• GIVEN EXERCISE:
Within the data that follows, set down exactly the lines from the one containing "hide_parts(stands_for)" through the one containing "return [bm.verts.new(p) for p in points]", both ends included.
* Begin DATA BLOCK *
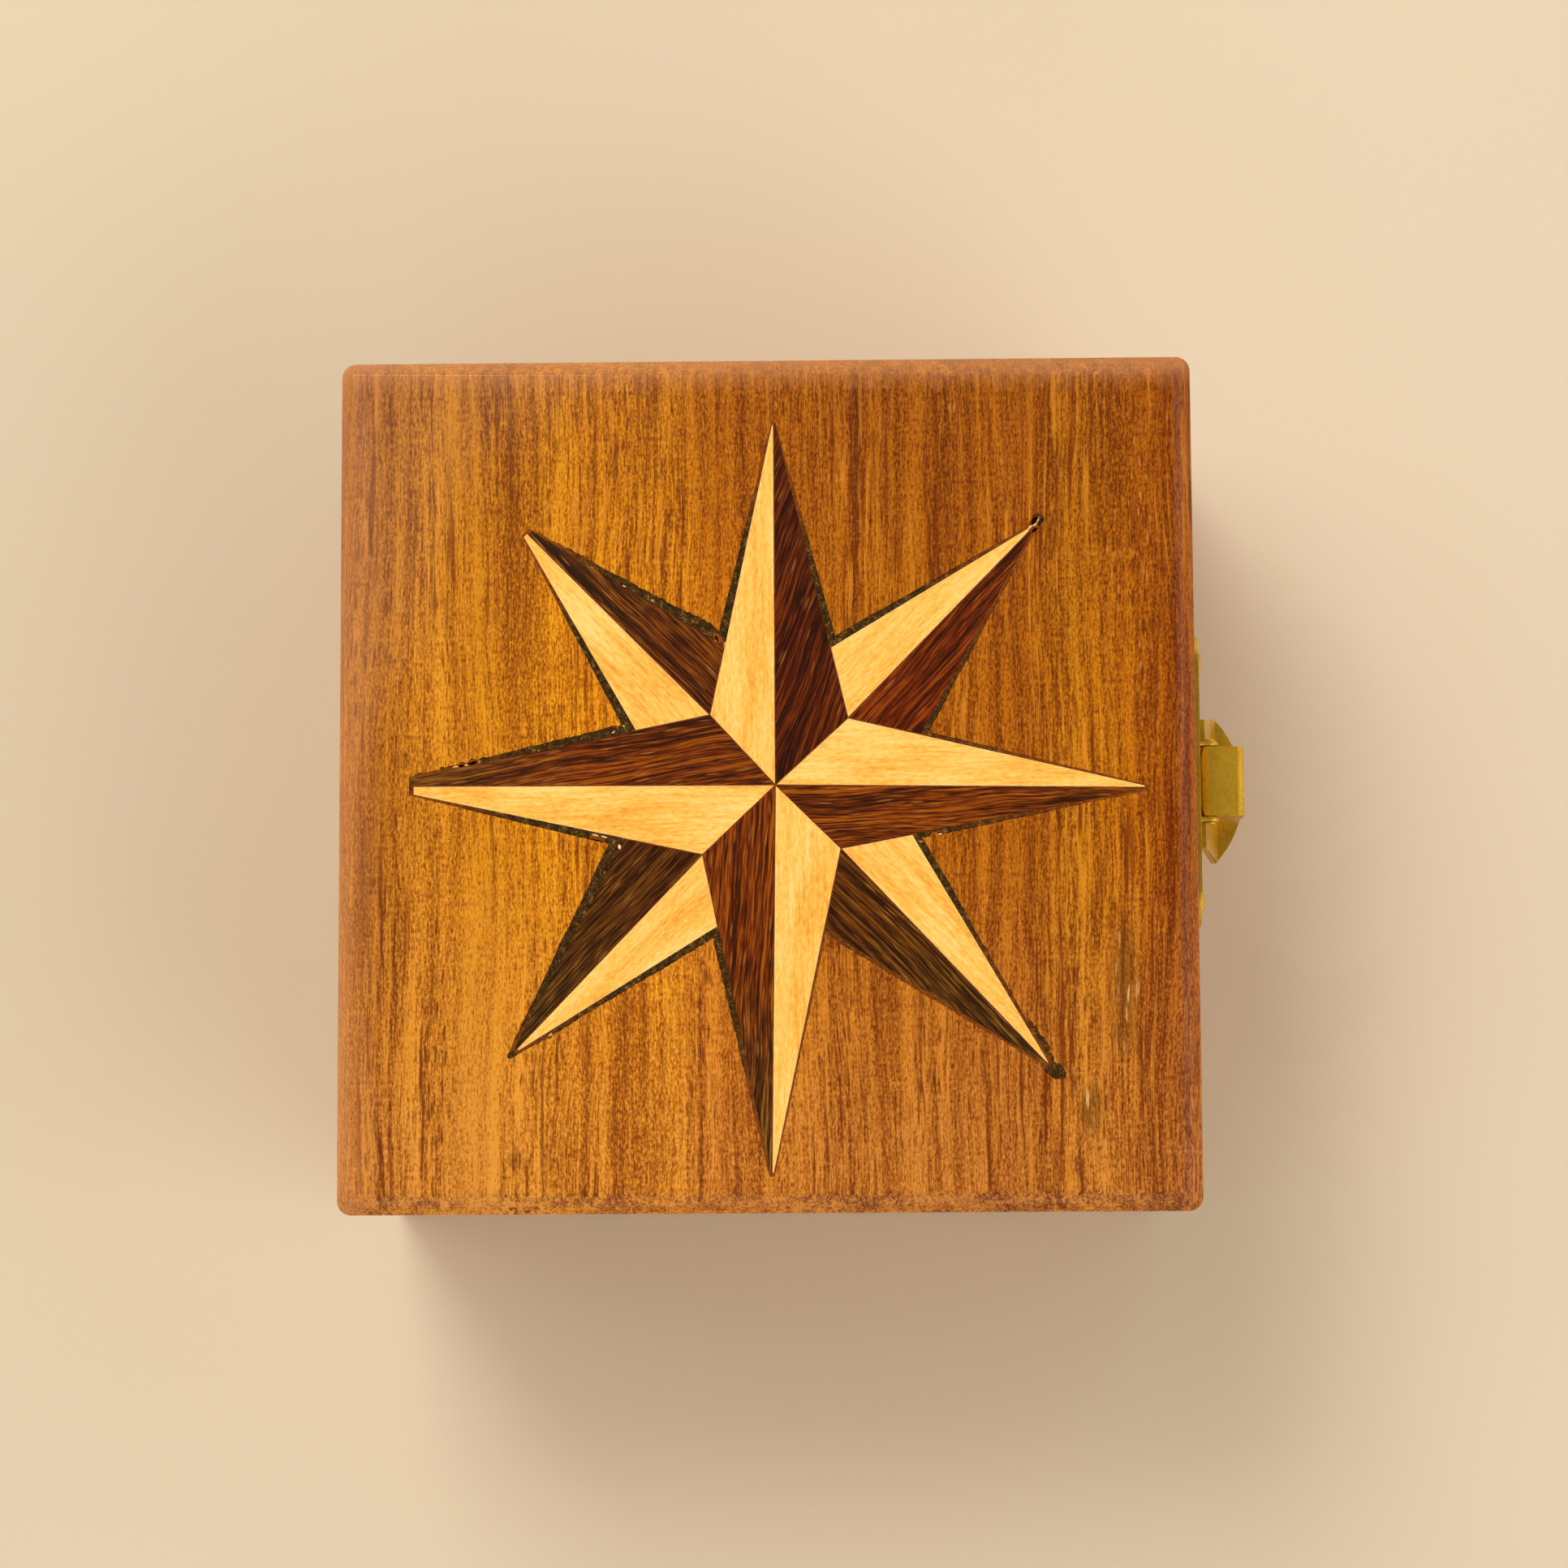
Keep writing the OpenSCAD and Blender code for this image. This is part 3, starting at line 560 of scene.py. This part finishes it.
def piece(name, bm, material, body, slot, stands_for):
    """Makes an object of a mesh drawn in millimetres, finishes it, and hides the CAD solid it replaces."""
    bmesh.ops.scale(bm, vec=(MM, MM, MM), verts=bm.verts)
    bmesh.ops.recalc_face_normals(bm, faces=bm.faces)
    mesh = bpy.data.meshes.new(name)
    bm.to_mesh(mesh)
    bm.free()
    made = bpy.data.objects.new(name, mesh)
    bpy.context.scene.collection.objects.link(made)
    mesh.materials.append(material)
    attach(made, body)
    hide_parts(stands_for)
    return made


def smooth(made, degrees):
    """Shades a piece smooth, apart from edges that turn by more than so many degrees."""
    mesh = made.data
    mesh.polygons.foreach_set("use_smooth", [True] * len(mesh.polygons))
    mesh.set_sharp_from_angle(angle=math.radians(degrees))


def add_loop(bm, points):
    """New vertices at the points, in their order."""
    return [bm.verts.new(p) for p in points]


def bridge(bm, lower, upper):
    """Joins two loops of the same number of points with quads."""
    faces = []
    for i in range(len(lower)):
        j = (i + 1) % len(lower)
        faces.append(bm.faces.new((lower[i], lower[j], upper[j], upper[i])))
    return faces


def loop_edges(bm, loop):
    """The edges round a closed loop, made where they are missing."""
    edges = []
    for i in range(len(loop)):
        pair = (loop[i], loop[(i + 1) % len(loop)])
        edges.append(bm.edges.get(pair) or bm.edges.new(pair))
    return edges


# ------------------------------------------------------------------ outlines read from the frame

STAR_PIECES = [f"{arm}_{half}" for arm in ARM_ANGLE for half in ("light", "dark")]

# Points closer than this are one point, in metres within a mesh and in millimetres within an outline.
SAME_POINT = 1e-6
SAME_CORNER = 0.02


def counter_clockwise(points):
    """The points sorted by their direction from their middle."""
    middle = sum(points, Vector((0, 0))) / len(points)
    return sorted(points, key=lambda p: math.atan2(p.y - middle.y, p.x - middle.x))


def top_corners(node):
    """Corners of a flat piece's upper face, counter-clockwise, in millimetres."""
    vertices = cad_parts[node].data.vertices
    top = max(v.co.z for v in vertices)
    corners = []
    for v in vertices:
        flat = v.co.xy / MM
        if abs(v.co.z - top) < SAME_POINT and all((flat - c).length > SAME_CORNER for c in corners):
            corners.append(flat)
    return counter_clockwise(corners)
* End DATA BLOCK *
• FINISHED ANSWER:
    hide_parts(stands_for)
    return made


def smooth(made, degrees):
    """Shades a piece smooth, apart from edges that turn by more than so many degrees."""
    mesh = made.data
    mesh.polygons.foreach_set("use_smooth", [True] * len(mesh.polygons))
    mesh.set_sharp_from_angle(angle=math.radians(degrees))


def add_loop(bm, points):
    """New vertices at the points, in their order."""
    return [bm.verts.new(p) for p in points]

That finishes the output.